● **TASK PROMPT**
Your task is to give the data again, exactly, with every line intact.
──────── MATERIAL
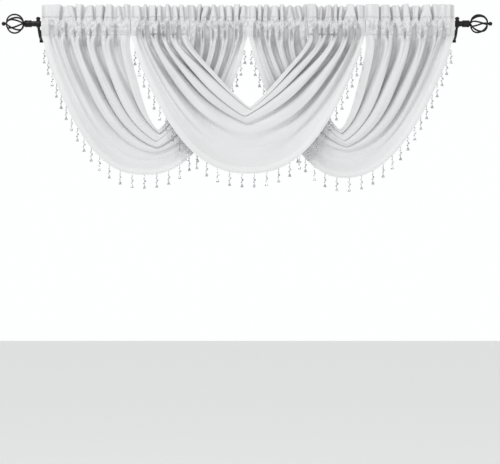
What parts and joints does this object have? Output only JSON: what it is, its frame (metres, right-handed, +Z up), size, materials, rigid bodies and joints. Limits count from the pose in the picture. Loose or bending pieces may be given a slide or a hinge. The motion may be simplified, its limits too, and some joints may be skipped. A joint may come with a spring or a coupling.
{
  "type": "beaded swag valances with curtain rod",
  "caption": "Cloth swag valances gathered by ruffled rod pockets onto a curtain rod with cage finials and wall brackets, their hems hung with bead strands.",
  "frame": {"origin": "on the wall plane behind the middle of the rod, at the height of the rod's axis", "axes": "+X along the rod to the viewer's right, +Y towards the wall, +Z up"},
  "size_m": [1.6118, 0.1273, 0.6219],
  "materials": {
    "black_metal": "satin black with a faint brown cast",
    "white_cloth": "faux silk with fine slubs and a soft sheen",
    "clear_beads": "clear faceted beads"
  },
  "bodies": {
    "root": {"curtain_rod": "black_metal", "left_finial": "black_metal", "right_finial": "black_metal", "left_bracket": "black_metal", "right_bracket": "black_metal", "left_thumb_screw": "black_metal", "right_thumb_screw": "black_metal", "left_swag": "white_cloth", "centre_swag": "white_cloth", "right_swag": "white_cloth", "left_bead_fringe": "clear_beads", "centre_bead_fringe": "clear_beads", "right_bead_fringe": "clear_beads"}
  },
  "joints": []
}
────────────────
● **RESPONSE TO THIS TASK**
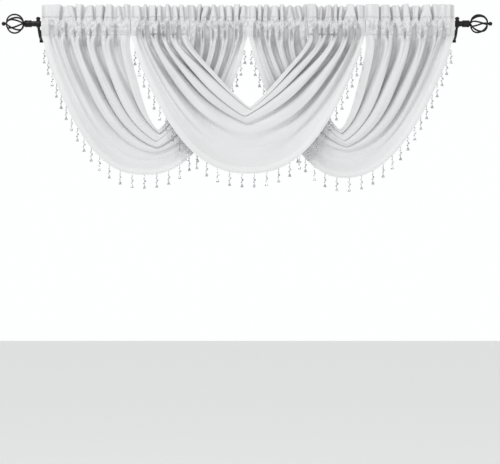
What parts and joints does this object have? Output only JSON: what it is, its frame (metres, right-handed, +Z up), size, materials, rigid bodies and joints. Limits count from the pose in the picture. Loose or bending pieces may be given a slide or a hinge. The motion may be simplified, its limits too, and some joints may be skipped. A joint may come with a spring or a coupling.
{
  "type": "beaded swag valances with curtain rod",
  "caption": "Cloth swag valances gathered by ruffled rod pockets onto a curtain rod with cage finials and wall brackets, their hems hung with bead strands.",
  "frame": {"origin": "on the wall plane behind the middle of the rod, at the height of the rod's axis", "axes": "+X along the rod to the viewer's right, +Y towards the wall, +Z up"},
  "size_m": [1.6118, 0.1273, 0.6219],
  "materials": {
    "black_metal": "satin black with a faint brown cast",
    "white_cloth": "faux silk with fine slubs and a soft sheen",
    "clear_beads": "clear faceted beads"
  },
  "bodies": {
    "root": {"curtain_rod": "black_metal", "left_finial": "black_metal", "right_finial": "black_metal", "left_bracket": "black_metal", "right_bracket": "black_metal", "left_thumb_screw": "black_metal", "right_thumb_screw": "black_metal", "left_swag": "white_cloth", "centre_swag": "white_cloth", "right_swag": "white_cloth", "left_bead_fringe": "clear_beads", "centre_bead_fringe": "clear_beads", "right_bead_fringe": "clear_beads"}
  },
  "joints": []
}